[Structured object records]
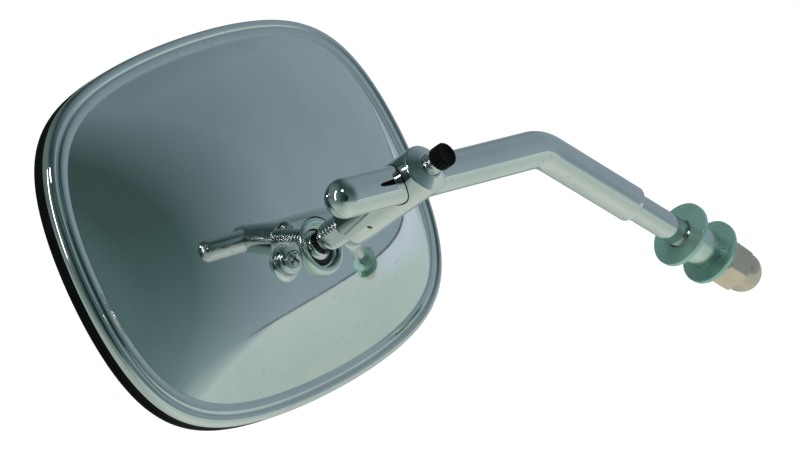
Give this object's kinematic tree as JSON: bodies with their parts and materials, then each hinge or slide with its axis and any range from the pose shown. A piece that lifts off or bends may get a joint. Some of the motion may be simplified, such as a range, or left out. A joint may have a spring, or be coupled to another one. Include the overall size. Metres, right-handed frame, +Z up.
{
  "type": "side mirror",
  "caption": "Rear-view mirror head on a ball joint, clamped by a hub to a bent round arm that ends in a threaded mounting stud with washers and a domed nut.",
  "frame": {"origin": "on the mounting stud's axis, in the plane of the outer washer's face that meets the panel", "axes": "+X along the head's long axis towards the mount, +Y the way the glass faces, +Z up"},
  "size_m": [0.1977, 0.0756, 0.1316],
  "materials": {
    "chrome": "bright decorative chrome plate",
    "chrome_fasteners": "bright plated screws and washers",
    "black_rubber": "satin black moulded rubber",
    "mirror": "silvered flat glass",
    "backing_board": "plain pressed board",
    "foam": "open-cell foam",
    "steel": "plain pressed steel",
    "nylon": "black nylon",
    "brass": "turned brass",
    "black_plastic": "black moulded knurled plastic",
    "zinc": "zinc plate with a green-blue passivation",
    "nickel": "satin nickel plate, slightly warm"
  },
  "bodies": {
    "mount": {"outer_washer": "zinc", "spacer_sleeve": "zinc"},
    "arm": {"arm_rod": "chrome"},
    "clamp_washers": {"inner_washer": "zinc", "lock_washer": "zinc"},
    "nut": {"cap_nut": "nickel"},
    "bush": {"rod_bush": "nylon"},
    "hub": {"hub": "chrome", "ball_stud": "chrome", "stud_lock_pin": "steel"},
    "clamp_pad": {"clamp_pad": "brass"},
    "thumb_screw": {"thumb_screw": "chrome_fasteners", "thumb_cap": "black_plastic"},
    "outer_seat": {"outer_seat": "nylon"},
    "inner_seat": {"inner_seat": "nylon"},
    "head": {"back_shell": "chrome", "rim_bezel": "black_rubber", "mirror_glass": "mirror", "backing_plate": "backing_board", "foam_pad": "foam", "socket_housing": "chrome", "pressure_cup": "steel", "wave_spring": "steel", "retainer_plate": "steel", "pan_screws": "chrome_fasteners", "pan_lock_washers": "chrome_fasteners", "pan_flat_washers": "chrome_fasteners"}
  },
  "joints": [
    {"name": "arm_swivel", "type": "hinge", "parent": "mount", "child": "arm", "pos_m": [0, 0, 0], "axis": [0.7466, 0.0116, -0.6652], "continuous": true},
    {"name": "nut_travel", "type": "slide", "parent": "arm", "child": "clamp_washers", "axis": [0.7466, 0.0116, -0.6652], "range_m": [0, 0.006]},
    {"name": "nut_turn", "type": "hinge", "parent": "clamp_washers", "child": "nut", "pos_m": [0, 0, 0], "axis": [0.7466, 0.0116, -0.6652], "range_deg": [0, 1728]},
    {"name": "hub_slide", "type": "slide", "parent": "arm", "child": "bush", "axis": [0.9931, -0.0162, -0.1159], "range_m": [-0.018, 0.018]},
    {"name": "hub_turn", "type": "hinge", "parent": "bush", "child": "hub", "pos_m": [-0.10159, 0.00022, 0.04668], "axis": [0.9931, -0.0162, -0.1159], "continuous": true},
    {"name": "thumb_travel", "type": "slide", "parent": "hub", "child": "clamp_pad", "axis": [0, -0.9904, 0.1381], "range_m": [0, 0.0021]},
    {"name": "thumb_turn", "type": "hinge", "parent": "clamp_pad", "child": "thumb_screw", "pos_m": [-0.10159, 0.04167, 0.0409], "axis": [0, -0.9904, 0.1381], "range_deg": [0, 756]},
    {"name": "head_spin", "type": "hinge", "parent": "hub", "child": "outer_seat", "pos_m": [-0.10159, 0.04167, 0.0409], "axis": [0, -0.9904, 0.1381], "continuous": true},
    {"name": "head_tilt", "type": "hinge", "parent": "outer_seat", "child": "inner_seat", "pos_m": [-0.10159, 0.04167, 0.0409], "axis": [1, 0, 0], "range_deg": [-20, 6]},
    {"name": "head_pan", "type": "hinge", "parent": "inner_seat", "child": "head", "pos_m": [-0.10159, 0.04167, 0.0409], "axis": [0, 0, 1], "range_deg": [-9, 9]}
  ],
  "couplings": [
    {"joint": "nut_turn", "follows": "nut_travel", "rad_per_m": 5026.5},
    {"joint": "thumb_turn", "follows": "thumb_travel", "rad_per_m": 6283.2}
  ]
}
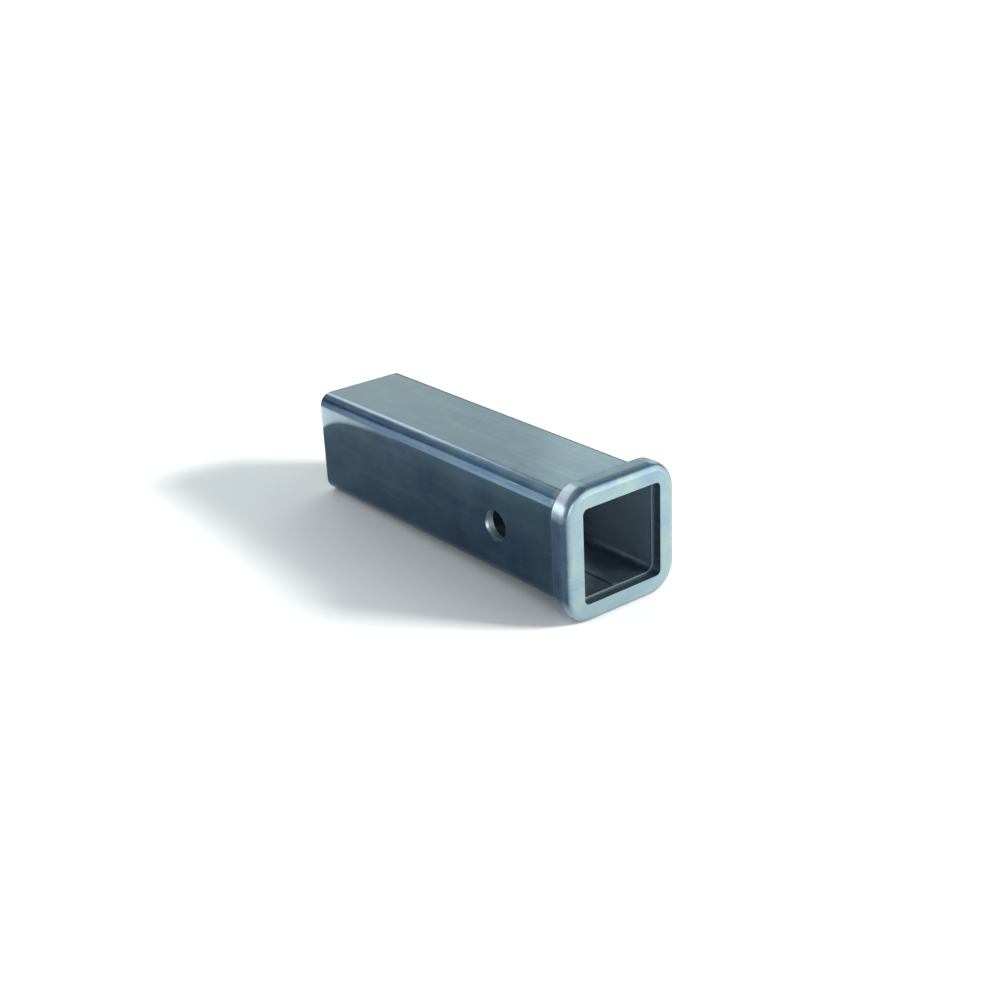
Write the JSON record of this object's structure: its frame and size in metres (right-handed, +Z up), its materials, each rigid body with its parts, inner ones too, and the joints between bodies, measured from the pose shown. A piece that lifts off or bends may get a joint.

# Task
From the records above, extract every entry verbatim.

# Result of the exercise
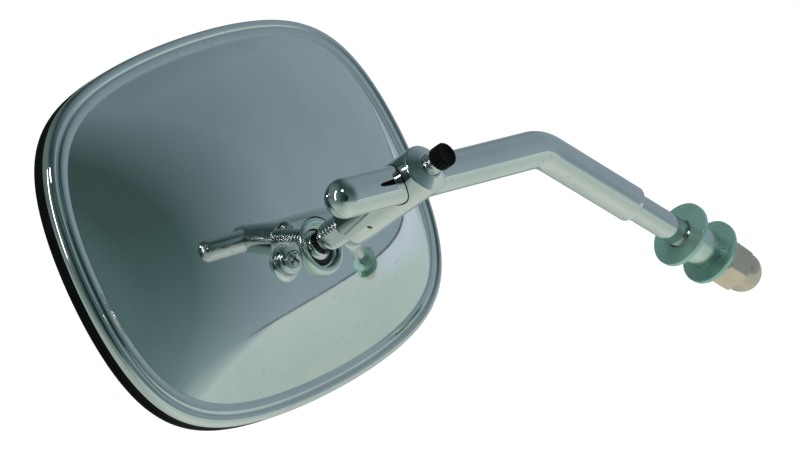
Give this object's kinematic tree as JSON: bodies with their parts and materials, then each hinge or slide with its axis and any range from the pose shown. A piece that lifts off or bends may get a joint. Some of the motion may be simplified, such as a range, or left out. A joint may have a spring, or be coupled to another one. Include the overall size. Metres, right-handed frame, +Z up.
{
  "type": "side mirror",
  "caption": "Rear-view mirror head on a ball joint, clamped by a hub to a bent round arm that ends in a threaded mounting stud with washers and a domed nut.",
  "frame": {"origin": "on the mounting stud's axis, in the plane of the outer washer's face that meets the panel", "axes": "+X along the head's long axis towards the mount, +Y the way the glass faces, +Z up"},
  "size_m": [0.1977, 0.0756, 0.1316],
  "materials": {
    "chrome": "bright decorative chrome plate",
    "chrome_fasteners": "bright plated screws and washers",
    "black_rubber": "satin black moulded rubber",
    "mirror": "silvered flat glass",
    "backing_board": "plain pressed board",
    "foam": "open-cell foam",
    "steel": "plain pressed steel",
    "nylon": "black nylon",
    "brass": "turned brass",
    "black_plastic": "black moulded knurled plastic",
    "zinc": "zinc plate with a green-blue passivation",
    "nickel": "satin nickel plate, slightly warm"
  },
  "bodies": {
    "mount": {"outer_washer": "zinc", "spacer_sleeve": "zinc"},
    "arm": {"arm_rod": "chrome"},
    "clamp_washers": {"inner_washer": "zinc", "lock_washer": "zinc"},
    "nut": {"cap_nut": "nickel"},
    "bush": {"rod_bush": "nylon"},
    "hub": {"hub": "chrome", "ball_stud": "chrome", "stud_lock_pin": "steel"},
    "clamp_pad": {"clamp_pad": "brass"},
    "thumb_screw": {"thumb_screw": "chrome_fasteners", "thumb_cap": "black_plastic"},
    "outer_seat": {"outer_seat": "nylon"},
    "inner_seat": {"inner_seat": "nylon"},
    "head": {"back_shell": "chrome", "rim_bezel": "black_rubber", "mirror_glass": "mirror", "backing_plate": "backing_board", "foam_pad": "foam", "socket_housing": "chrome", "pressure_cup": "steel", "wave_spring": "steel", "retainer_plate": "steel", "pan_screws": "chrome_fasteners", "pan_lock_washers": "chrome_fasteners", "pan_flat_washers": "chrome_fasteners"}
  },
  "joints": [
    {"name": "arm_swivel", "type": "hinge", "parent": "mount", "child": "arm", "pos_m": [0, 0, 0], "axis": [0.7466, 0.0116, -0.6652], "continuous": true},
    {"name": "nut_travel", "type": "slide", "parent": "arm", "child": "clamp_washers", "axis": [0.7466, 0.0116, -0.6652], "range_m": [0, 0.006]},
    {"name": "nut_turn", "type": "hinge", "parent": "clamp_washers", "child": "nut", "pos_m": [0, 0, 0], "axis": [0.7466, 0.0116, -0.6652], "range_deg": [0, 1728]},
    {"name": "hub_slide", "type": "slide", "parent": "arm", "child": "bush", "axis": [0.9931, -0.0162, -0.1159], "range_m": [-0.018, 0.018]},
    {"name": "hub_turn", "type": "hinge", "parent": "bush", "child": "hub", "pos_m": [-0.10159, 0.00022, 0.04668], "axis": [0.9931, -0.0162, -0.1159], "continuous": true},
    {"name": "thumb_travel", "type": "slide", "parent": "hub", "child": "clamp_pad", "axis": [0, -0.9904, 0.1381], "range_m": [0, 0.0021]},
    {"name": "thumb_turn", "type": "hinge", "parent": "clamp_pad", "child": "thumb_screw", "pos_m": [-0.10159, 0.04167, 0.0409], "axis": [0, -0.9904, 0.1381], "range_deg": [0, 756]},
    {"name": "head_spin", "type": "hinge", "parent": "hub", "child": "outer_seat", "pos_m": [-0.10159, 0.04167, 0.0409], "axis": [0, -0.9904, 0.1381], "continuous": true},
    {"name": "head_tilt", "type": "hinge", "parent": "outer_seat", "child": "inner_seat", "pos_m": [-0.10159, 0.04167, 0.0409], "axis": [1, 0, 0], "range_deg": [-20, 6]},
    {"name": "head_pan", "type": "hinge", "parent": "inner_seat", "child": "head", "pos_m": [-0.10159, 0.04167, 0.0409], "axis": [0, 0, 1], "range_deg": [-9, 9]}
  ],
  "couplings": [
    {"joint": "nut_turn", "follows": "nut_travel", "rad_per_m": 5026.5},
    {"joint": "thumb_turn", "follows": "thumb_travel", "rad_per_m": 6283.2}
  ]
}
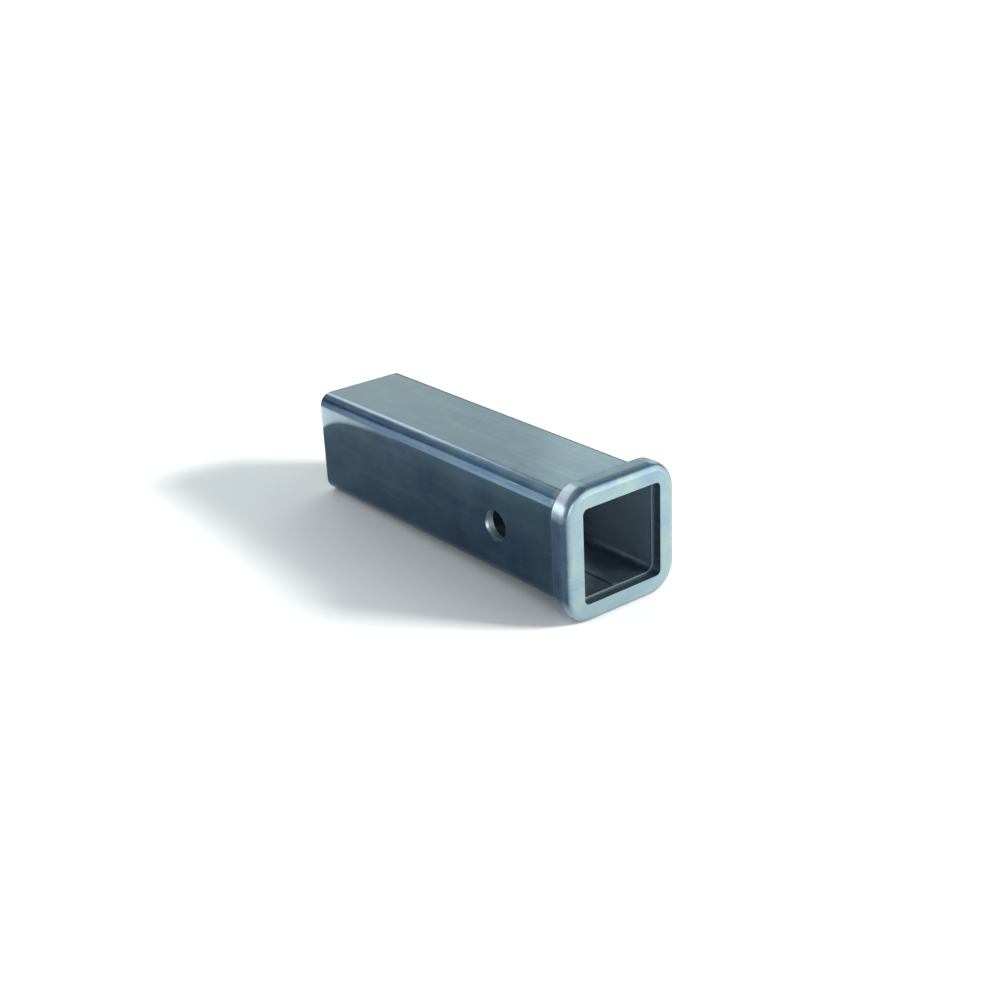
Write the JSON record of this object's structure: its frame and size in metres (right-handed, +Z up), its materials, each rigid body with its parts, inner ones too, and the joints between bodies, measured from the pose shown. A piece that lifts off or bends may get a joint.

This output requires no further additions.